Watchorn v The Queen

Case

[2014] NZCA 353

25 July 2014 at 3.30 pm


IN THE COURT OF APPEAL OF NEW ZEALAND

CA385/2014
[2014] NZCA 353

BETWEEN

JAMES WINSTON WATCHORN
Applicant

AND

THE QUEEN
Respondent

Counsel:

S W Hughes QC for Applicant
C A Harold for Respondent

Judgment:

(On the papers)

25 July 2014 at 3.30 pm

JUDGMENT OF WILD J

The application for bail pending the hearing of the appeal is dismissed.

____________________________________________________________________

REASONS

Introduction

  1. Mr Watchorn applies for bail pending determination of the appeal he filed on 21 July.  Sections 14 and 55 of the Bail Act 2000 and the now well established principles applying to those sections apply.[1]

    [1]Particularly as set out in Ellis v R [1998] 3 NZLR 555 (CA) at 560.

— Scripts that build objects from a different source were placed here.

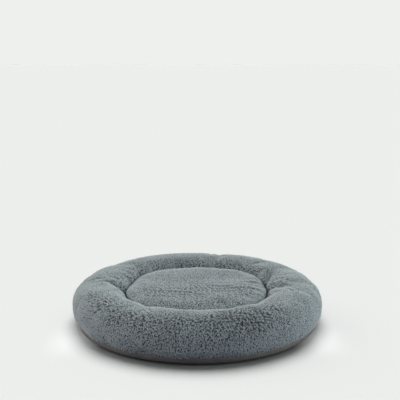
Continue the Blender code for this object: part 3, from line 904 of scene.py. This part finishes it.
def cushion_section():
    """The plush cushion's section from its flat underside's edge, round its foot, seam and side, over its
    rim: quarter ellipses at the foot and the rim, and between them the ring's own curve less a clearance.
    With it come the seam's height, its length along the section and the radius inside the rim."""
    s = sizes()
    foot = FLOOR_LEVEL + GAP - s.pile
    seam = FLOOR_LEVEL + GAP + CUSHION_SEAM_HEIGHT
    rim = s.cushion_crest - CUSHION_RIM_HEIGHT

    share = np.linspace(0, 1, 60)
    start = side_radius(seam) - CUSHION_FOOT
    across, down = quarter(CUSHION_FOOT, CUSHION_FOOT, 2, share[::-1])
    heights = np.linspace(seam + CUSHION_SEAM_ROLL, rim, 60)
    inner = side_radius(rim) - CUSHION_RIM_WIDTH
    rim_x, rim_z = quarter(CUSHION_RIM_WIDTH, CUSHION_RIM_HEIGHT, 2, share)
    radius = [start + across, [side_radius(seam) - CUSHION_SEAM_DRAW], side_radius(heights), inner + rim_x]
    height = [foot + CUSHION_FOOT - down, [seam], heights, rim + rim_z]
    outline = Outline(np.concatenate(radius), np.concatenate(height))
    return outline, seam, float(np.interp(seam, outline.height, outline.length)), inner


def cushion_relief(x, y):
    """Relief of the cushion's top: shallow wrinkles that run from side to side in its middle, short ones
    that fan out from its right edge, and soft lumps, each a sum or product of sines under bells."""
    warp = 0.006 * np.sin(17 * x + 1.3) + 0.004 * np.sin(41 * x + 60 * y)
    warp += 0.003 * np.sin(83 * x - 35 * y + 2.0)
    bands = np.sin((y + warp) * 2 * np.pi / 0.021 + 0.8) * (0.6 + 0.4 * np.sin(29 * x + 47 * y))
    long_ones = bands * bell(y + 0.035, 0.055) * bell(x, 0.1, 4)
    turn, radius = np.arctan2(y, x), np.hypot(x, y)
    fan = np.sin(turn * 30 + 0.7) * bell(turn_between(turn, 0.12), 0.45) * bell(radius - 0.135, 0.022)
    random = np.random.default_rng(5)
    ways = random.normal(0, 38, (10, 2))
    phase = random.uniform(0, 2 * np.pi, 10)
    soft = sum(np.cos(way[0] * x + way[1] * y + start) for way, start in zip(ways, phase)) / 3.2
    return 0.0012 * long_ones + 0.0010 * fan + 0.0010 * soft


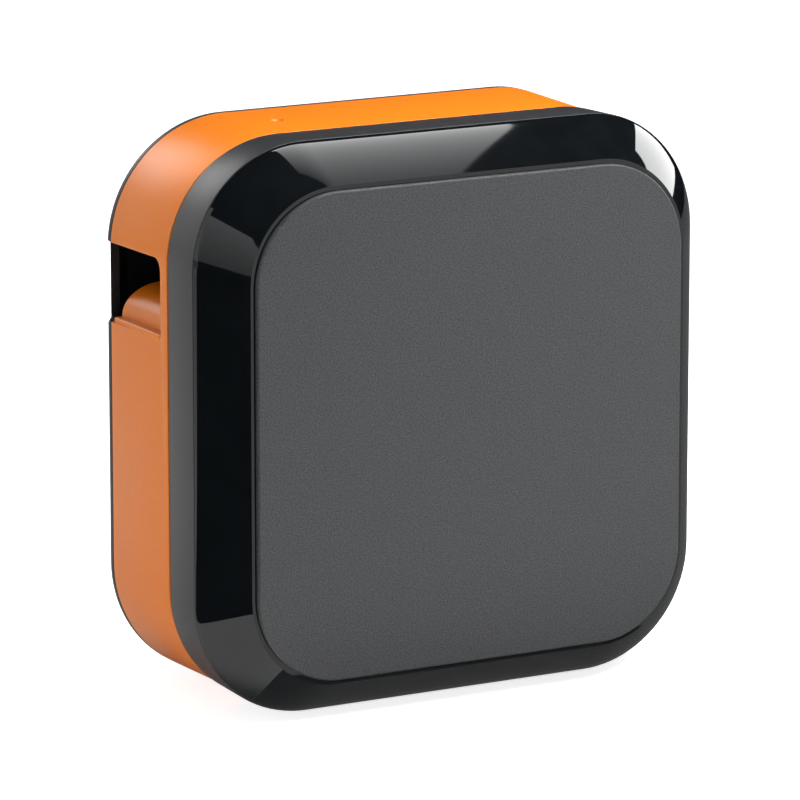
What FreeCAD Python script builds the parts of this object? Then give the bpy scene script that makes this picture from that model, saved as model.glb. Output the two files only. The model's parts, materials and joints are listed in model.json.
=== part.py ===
import FreeCAD, Part
import math
import os

# Desktop label maker for 24 mm tape: a rounded cube-like case that stands on its
# narrow bottom face, with the tape leaving through a window in its left side.
# Millimetres. X to the right, Y to the back, Z up; the origin is on the
# standing surface, under the middle of the case.

Vector = FreeCAD.Vector
ALONG_X = Vector(1, 0, 0)
ALONG_Y = Vector(0, 1, 0)
ALONG_Z = Vector(0, 0, 1)

# ---- case, outside ----
WIDTH = 128.0
TALLER = 1.1                                # the case is this much taller, each half
DEPTH = 67.0
FOOT_PROUD = 0.6                            # feet stand out below the case
HEIGHT = WIDTH + 2 * TALLER + FOOT_PROUD
MID_Z = FOOT_PROUD + (HEIGHT - FOOT_PROUD) / 2
HALF = WIDTH / 2                            # half width at the back rim
BACK_Y = DEPTH / 2
FRONT_Y = -DEPTH / 2
RIM_Y = 19.5                                # where the back cover meets the side band
RIM_FLAT = 1.5                              # straight rim of the back cover
BAND_FRONT_Y = -7.4                         # front edge of the side band
GROOVE = 0.8                                # shadow gap between band and front shell
SHELL_REAR_Y = BAND_FRONT_Y - GROOVE
GLOSS_Y = -21.1                             # front shell meets the gloss bezel
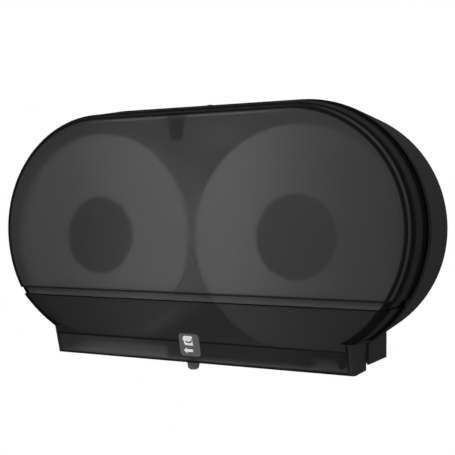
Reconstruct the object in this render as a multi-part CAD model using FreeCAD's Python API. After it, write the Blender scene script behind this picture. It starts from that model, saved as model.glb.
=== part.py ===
import FreeCAD, Part
import math
import os

# Twin jumbo toilet roll dispenser for a wall, in millimetres.
# X runs to the right, Y into the wall and Z up. The origin is on the wall plane,
# at the centre of the pattern of the wall screws.

os.makedirs("parts", exist_ok=True)

# Paper rolls
roll_radius = 114.3
roll_width = 89.0
roll_gap = 4.5
roll_drop = 7.6
core_bore = 42.9
core_thickness = 1.3

# Room that the housing leaves round the rolls: at the front, at the parting line, at the wall
front_side_room = 7.2
rear_side_room = 10.4
wall_side_room = 14.2
front_top_room = 12.8
rear_top_room = 22.8
wall_top_room = 18.9
front_low_room = 20.2
rear_low_room = 24.6
wall_low_room = 13.4
front_chute_reach = 61.0
rear_chute_reach = 61.4
wall_chute_reach = 62.7
cover_foot_room = 22.3
ledge_foot_room = 16.3
wall_foot_room = 19.1
panel_room = 1.2
cover_depth = 57.0
parting_gap = 0.3
overrun = 5.0

# Cover mouldings
cover_wall = 2.5
edge_round = 5.0
edge_flat = 1.0
groove_top = 68.9
groove_height = 7.6
groove_depth = 4.5
groove_side_depth = 1.6
panel_lean = math.radians(15.6)
apron_height = 22.7
crease_step = 0.6
hem_depth = 5.6
hem_thickness = 2.2
stiffener_thickness = 1.6
stiffener_height = 2.4

# Badge in its pocket on the lower panel
badge_width = 24.6
badge_height = 26.2
badge_corner = 4.0
badge_thickness = 0.8
badge_x = -2.0
badge_rise = 19.8
badge_gap = 0.4
pocket_depth = 1.4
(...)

  2. Following a Judge-alone trial before Judge Roberts in the New Plymouth District Court Mr Watchorn was convicted on each of three charges of accessing a computer dishonestly and sentenced to two and a half years imprisonment.[2]  He appeals against both those convictions and his sentence. 

    [2]R v Watchorn DC New Plymouth CRI-2012-043-3092, 14 July 2014.

  3. I deal with the three considerations set out in s 14(3) of the Bail Act which are the focus of the submissions both for Mr Watchorn and the Crown. 

The apparent strength of the grounds of appeal

  1. Comprehensive grounds of appeal have been filed.  Indeed, they are essentially in the form of submissions on appeal.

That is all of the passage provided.